» **STATED PROBLEM**
The lines to print start at the one containing "Keep writing the" and end at the one containing "return (PIVOT[0] + x, PIVOT[1] + z)"; print them exactly, ends included, and only them.

» **GIVEN RECORDS**
++++++++++

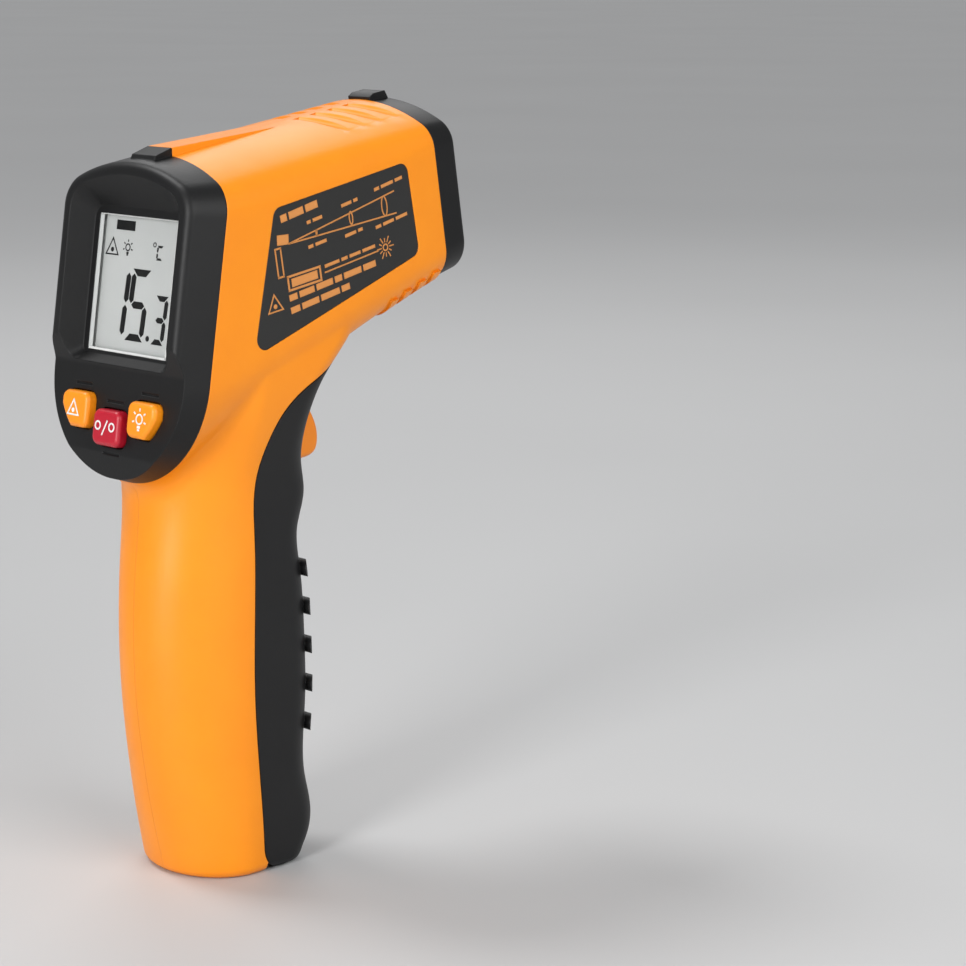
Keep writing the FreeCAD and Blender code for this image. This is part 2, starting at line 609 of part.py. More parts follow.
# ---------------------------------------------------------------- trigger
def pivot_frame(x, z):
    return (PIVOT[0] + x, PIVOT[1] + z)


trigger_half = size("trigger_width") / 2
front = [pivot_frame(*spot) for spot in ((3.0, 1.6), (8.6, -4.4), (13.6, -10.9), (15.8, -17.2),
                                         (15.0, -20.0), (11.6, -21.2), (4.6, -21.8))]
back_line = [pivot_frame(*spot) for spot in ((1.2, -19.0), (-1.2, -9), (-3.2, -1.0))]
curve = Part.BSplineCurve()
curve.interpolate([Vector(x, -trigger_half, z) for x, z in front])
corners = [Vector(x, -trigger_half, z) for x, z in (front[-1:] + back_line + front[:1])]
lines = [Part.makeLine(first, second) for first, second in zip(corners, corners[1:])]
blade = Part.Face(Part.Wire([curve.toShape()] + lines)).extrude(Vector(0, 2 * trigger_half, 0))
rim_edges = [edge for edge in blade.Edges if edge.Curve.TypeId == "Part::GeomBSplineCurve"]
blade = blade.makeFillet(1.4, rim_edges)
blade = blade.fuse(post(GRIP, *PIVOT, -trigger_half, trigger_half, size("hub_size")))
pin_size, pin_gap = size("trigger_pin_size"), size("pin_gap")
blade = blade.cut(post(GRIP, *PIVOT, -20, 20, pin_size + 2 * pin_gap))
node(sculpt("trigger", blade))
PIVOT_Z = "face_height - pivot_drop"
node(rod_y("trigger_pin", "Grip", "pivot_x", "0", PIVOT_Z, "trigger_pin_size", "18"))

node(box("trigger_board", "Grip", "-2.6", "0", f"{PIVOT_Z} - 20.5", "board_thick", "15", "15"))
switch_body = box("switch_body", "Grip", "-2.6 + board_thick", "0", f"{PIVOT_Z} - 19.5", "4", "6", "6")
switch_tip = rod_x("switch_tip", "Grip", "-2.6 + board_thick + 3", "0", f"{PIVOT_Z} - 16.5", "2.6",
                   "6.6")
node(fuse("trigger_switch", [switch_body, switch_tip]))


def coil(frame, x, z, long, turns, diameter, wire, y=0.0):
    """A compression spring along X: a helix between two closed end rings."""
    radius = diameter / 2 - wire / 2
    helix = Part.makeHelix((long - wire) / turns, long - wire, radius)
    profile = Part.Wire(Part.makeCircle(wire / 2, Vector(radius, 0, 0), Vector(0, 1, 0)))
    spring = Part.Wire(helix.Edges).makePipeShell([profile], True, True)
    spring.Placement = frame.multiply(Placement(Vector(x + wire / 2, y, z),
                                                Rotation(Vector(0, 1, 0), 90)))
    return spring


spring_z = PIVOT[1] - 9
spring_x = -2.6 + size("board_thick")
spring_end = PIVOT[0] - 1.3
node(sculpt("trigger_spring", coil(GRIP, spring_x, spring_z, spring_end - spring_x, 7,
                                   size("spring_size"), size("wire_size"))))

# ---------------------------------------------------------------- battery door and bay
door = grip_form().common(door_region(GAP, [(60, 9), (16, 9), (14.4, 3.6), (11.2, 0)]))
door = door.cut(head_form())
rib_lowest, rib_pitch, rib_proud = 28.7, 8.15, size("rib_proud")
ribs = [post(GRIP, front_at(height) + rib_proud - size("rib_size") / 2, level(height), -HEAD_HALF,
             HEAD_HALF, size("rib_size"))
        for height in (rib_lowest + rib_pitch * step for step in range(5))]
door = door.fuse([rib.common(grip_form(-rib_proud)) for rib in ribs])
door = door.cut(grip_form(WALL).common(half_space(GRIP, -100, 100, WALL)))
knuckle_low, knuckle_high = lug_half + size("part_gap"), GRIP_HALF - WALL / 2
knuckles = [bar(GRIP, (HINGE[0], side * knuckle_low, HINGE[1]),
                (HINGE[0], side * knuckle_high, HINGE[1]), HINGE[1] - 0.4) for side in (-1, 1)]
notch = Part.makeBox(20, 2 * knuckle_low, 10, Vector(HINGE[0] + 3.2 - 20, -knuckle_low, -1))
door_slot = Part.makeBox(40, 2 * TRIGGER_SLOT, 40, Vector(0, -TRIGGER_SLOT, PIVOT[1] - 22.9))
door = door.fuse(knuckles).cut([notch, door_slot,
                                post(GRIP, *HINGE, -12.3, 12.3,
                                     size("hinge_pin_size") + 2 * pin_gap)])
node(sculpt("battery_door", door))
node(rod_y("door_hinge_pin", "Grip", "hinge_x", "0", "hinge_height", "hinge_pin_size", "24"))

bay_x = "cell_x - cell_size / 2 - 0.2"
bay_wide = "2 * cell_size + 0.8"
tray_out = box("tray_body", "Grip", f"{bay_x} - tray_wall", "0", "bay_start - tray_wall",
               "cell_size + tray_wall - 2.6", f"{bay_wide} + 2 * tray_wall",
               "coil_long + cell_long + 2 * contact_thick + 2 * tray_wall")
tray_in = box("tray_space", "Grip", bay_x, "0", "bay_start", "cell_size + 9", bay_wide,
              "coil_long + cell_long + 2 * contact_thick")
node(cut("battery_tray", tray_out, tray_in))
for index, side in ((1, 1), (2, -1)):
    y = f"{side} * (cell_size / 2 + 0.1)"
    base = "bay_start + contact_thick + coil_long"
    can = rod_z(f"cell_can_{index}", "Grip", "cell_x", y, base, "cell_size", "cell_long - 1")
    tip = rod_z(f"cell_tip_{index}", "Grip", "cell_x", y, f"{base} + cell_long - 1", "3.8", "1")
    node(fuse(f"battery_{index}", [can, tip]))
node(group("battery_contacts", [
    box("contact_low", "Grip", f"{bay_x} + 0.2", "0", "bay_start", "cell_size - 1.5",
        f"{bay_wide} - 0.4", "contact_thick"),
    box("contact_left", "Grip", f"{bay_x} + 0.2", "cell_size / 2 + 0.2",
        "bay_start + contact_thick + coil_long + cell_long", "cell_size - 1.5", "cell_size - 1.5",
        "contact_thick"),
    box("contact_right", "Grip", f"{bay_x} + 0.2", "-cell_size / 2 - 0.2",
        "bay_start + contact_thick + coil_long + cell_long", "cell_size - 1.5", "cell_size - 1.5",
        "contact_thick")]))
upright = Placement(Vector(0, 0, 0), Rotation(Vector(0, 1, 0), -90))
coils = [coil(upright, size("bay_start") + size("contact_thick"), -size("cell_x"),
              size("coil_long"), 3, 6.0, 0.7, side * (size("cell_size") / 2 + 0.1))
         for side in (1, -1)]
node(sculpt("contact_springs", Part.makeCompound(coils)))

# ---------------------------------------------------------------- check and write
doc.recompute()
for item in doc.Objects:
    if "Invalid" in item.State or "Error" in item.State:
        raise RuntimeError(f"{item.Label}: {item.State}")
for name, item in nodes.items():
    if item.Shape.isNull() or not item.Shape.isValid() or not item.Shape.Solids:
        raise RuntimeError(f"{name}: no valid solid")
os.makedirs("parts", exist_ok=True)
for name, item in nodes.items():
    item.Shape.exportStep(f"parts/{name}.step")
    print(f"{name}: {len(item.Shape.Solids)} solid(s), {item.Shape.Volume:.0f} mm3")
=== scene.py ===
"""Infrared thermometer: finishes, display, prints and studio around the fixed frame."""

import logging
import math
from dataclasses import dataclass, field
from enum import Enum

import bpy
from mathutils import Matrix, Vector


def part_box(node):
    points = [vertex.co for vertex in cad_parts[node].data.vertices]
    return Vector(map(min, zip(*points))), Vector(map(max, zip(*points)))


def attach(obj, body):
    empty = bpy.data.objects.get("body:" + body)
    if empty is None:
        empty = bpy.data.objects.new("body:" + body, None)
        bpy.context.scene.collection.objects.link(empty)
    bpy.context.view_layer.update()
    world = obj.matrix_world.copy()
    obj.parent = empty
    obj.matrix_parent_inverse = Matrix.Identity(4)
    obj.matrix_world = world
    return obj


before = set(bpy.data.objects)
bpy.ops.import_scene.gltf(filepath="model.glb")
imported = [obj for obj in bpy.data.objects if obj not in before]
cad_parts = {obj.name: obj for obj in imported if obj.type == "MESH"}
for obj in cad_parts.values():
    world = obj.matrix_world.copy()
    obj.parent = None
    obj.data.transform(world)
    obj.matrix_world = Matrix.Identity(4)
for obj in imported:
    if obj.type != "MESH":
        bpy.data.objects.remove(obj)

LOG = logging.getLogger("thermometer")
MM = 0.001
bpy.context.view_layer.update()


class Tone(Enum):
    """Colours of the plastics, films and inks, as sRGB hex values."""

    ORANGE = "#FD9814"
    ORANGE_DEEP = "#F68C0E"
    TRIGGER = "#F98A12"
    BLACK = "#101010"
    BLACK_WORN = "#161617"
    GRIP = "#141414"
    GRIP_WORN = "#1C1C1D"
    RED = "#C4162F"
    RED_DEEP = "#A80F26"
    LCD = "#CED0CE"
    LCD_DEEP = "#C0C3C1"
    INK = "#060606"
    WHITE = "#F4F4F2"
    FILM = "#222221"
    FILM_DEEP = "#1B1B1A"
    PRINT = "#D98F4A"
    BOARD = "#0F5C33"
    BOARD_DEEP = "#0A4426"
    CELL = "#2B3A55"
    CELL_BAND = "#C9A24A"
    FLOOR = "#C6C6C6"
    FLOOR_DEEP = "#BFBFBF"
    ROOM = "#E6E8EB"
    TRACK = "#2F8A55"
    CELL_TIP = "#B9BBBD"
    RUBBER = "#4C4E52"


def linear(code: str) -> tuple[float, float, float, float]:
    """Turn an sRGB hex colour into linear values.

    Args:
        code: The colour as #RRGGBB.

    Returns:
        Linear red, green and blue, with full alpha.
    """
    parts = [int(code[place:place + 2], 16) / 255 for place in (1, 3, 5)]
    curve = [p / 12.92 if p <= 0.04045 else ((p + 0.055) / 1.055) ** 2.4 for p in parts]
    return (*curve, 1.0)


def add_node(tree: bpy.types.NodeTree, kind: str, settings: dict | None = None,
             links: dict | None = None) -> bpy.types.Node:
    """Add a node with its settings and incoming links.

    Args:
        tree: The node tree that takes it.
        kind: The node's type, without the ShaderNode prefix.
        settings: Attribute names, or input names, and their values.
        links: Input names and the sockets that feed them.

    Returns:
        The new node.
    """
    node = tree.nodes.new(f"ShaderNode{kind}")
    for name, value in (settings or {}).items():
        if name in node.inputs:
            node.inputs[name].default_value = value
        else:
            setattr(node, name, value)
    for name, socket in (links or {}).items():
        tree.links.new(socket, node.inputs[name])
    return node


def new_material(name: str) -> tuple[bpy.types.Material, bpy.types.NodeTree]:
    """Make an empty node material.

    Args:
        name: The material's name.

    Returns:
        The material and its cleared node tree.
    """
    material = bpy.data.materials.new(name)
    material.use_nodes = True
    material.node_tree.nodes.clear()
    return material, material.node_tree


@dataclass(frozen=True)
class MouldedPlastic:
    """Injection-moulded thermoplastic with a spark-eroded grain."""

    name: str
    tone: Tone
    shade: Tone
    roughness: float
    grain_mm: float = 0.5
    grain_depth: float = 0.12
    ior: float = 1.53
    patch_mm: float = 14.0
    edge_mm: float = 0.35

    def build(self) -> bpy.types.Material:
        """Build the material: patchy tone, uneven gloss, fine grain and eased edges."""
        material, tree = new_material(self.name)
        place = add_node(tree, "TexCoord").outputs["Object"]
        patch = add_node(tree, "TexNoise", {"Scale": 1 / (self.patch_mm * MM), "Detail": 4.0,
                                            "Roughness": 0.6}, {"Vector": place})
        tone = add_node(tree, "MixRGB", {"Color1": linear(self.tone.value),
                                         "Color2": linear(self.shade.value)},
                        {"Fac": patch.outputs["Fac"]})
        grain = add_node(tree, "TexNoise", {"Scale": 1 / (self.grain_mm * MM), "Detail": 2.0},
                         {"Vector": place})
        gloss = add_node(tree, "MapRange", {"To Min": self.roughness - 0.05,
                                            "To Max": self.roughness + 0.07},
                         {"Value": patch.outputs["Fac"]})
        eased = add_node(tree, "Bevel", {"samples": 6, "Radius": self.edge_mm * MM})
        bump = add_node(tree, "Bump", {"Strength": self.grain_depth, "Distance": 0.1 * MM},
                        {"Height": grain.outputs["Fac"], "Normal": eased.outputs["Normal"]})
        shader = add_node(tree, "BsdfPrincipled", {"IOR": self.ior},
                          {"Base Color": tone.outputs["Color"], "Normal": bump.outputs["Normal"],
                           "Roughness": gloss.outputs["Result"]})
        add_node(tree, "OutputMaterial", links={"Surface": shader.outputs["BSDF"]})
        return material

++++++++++

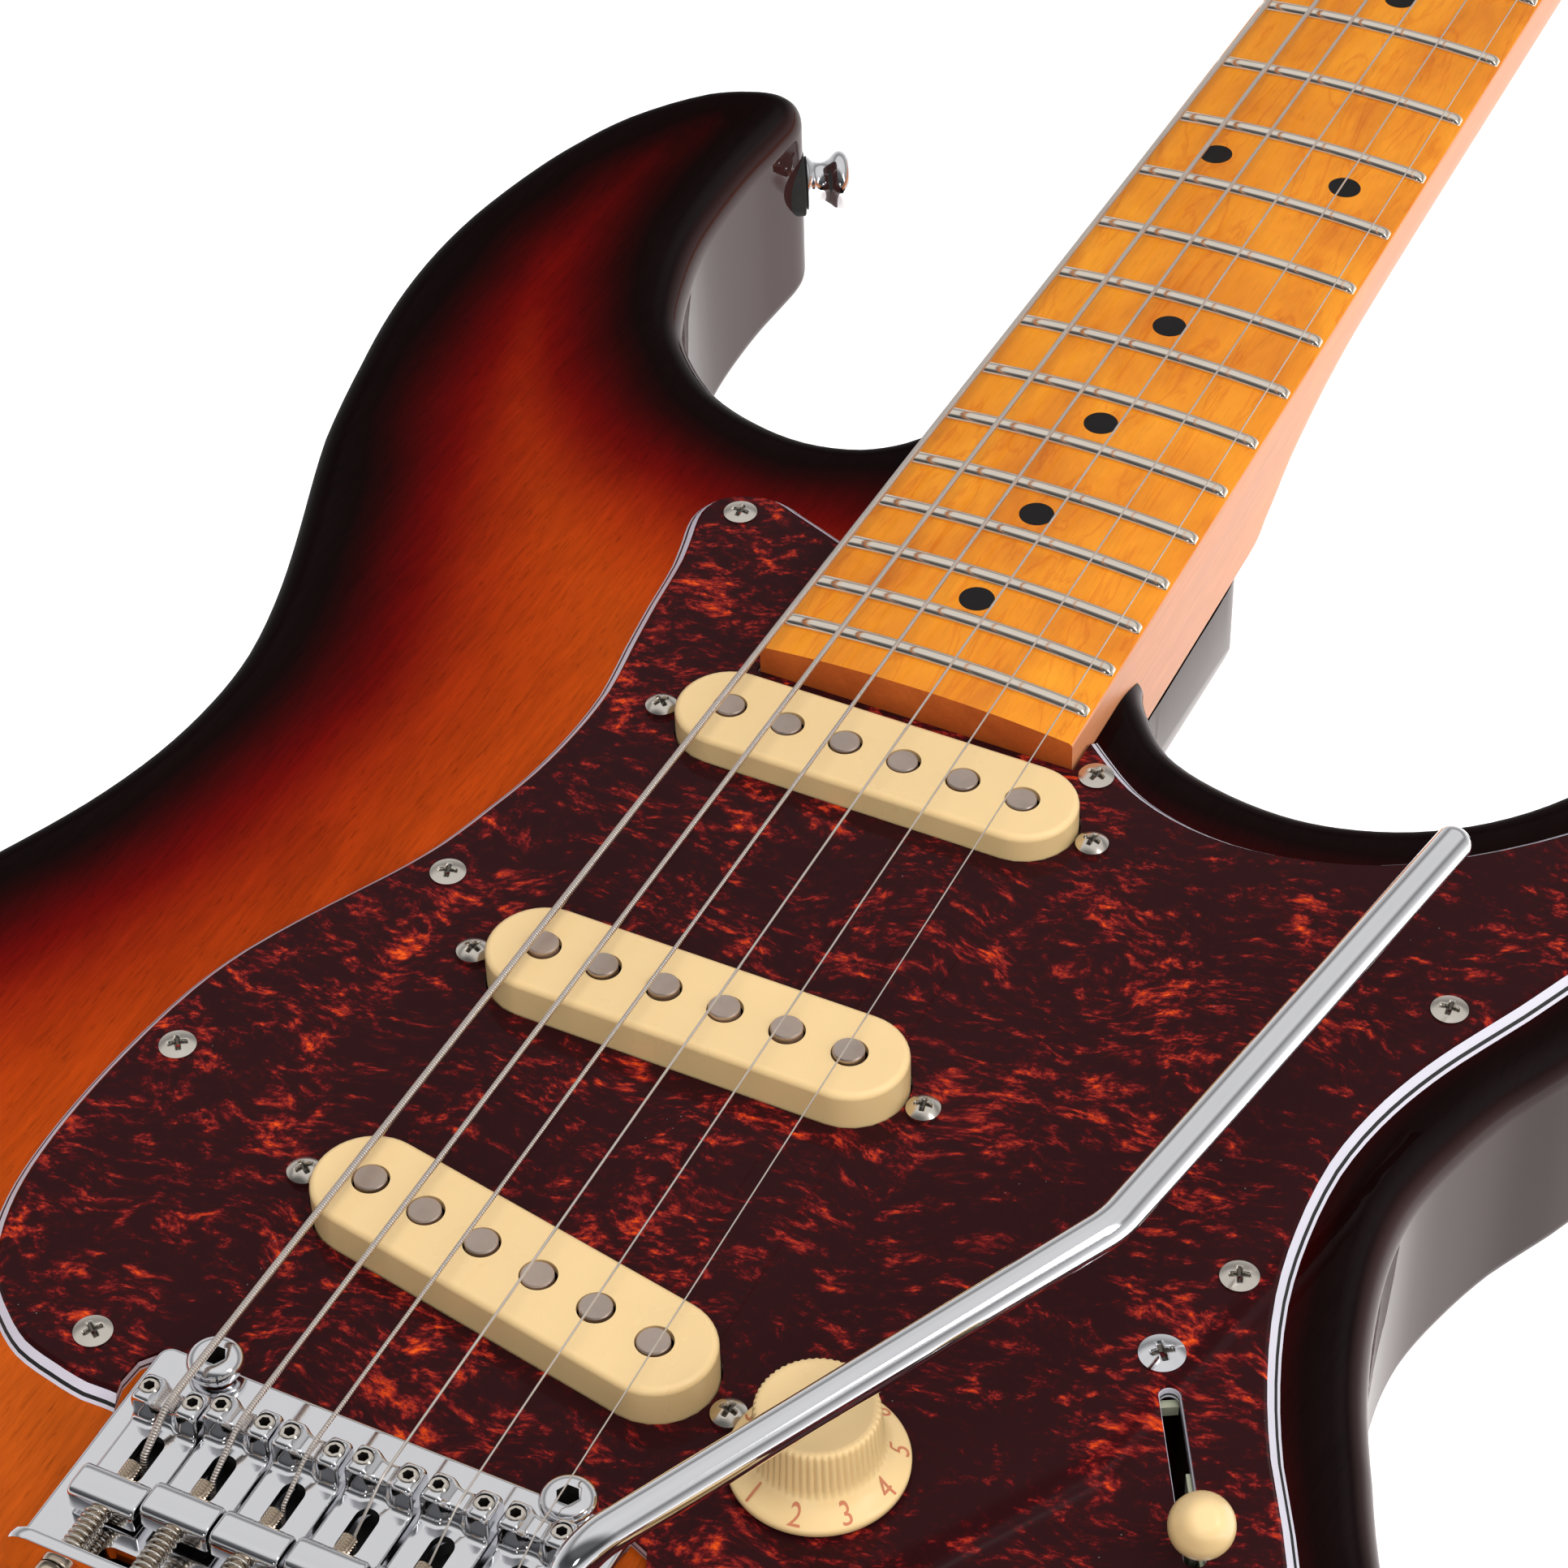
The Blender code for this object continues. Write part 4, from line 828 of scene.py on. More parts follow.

++++++++++

» **RESPONSE**
Keep writing the FreeCAD and Blender code for this image. This is part 2, starting at line 609 of part.py. More parts follow.
# ---------------------------------------------------------------- trigger
def pivot_frame(x, z):
    return (PIVOT[0] + x, PIVOT[1] + z)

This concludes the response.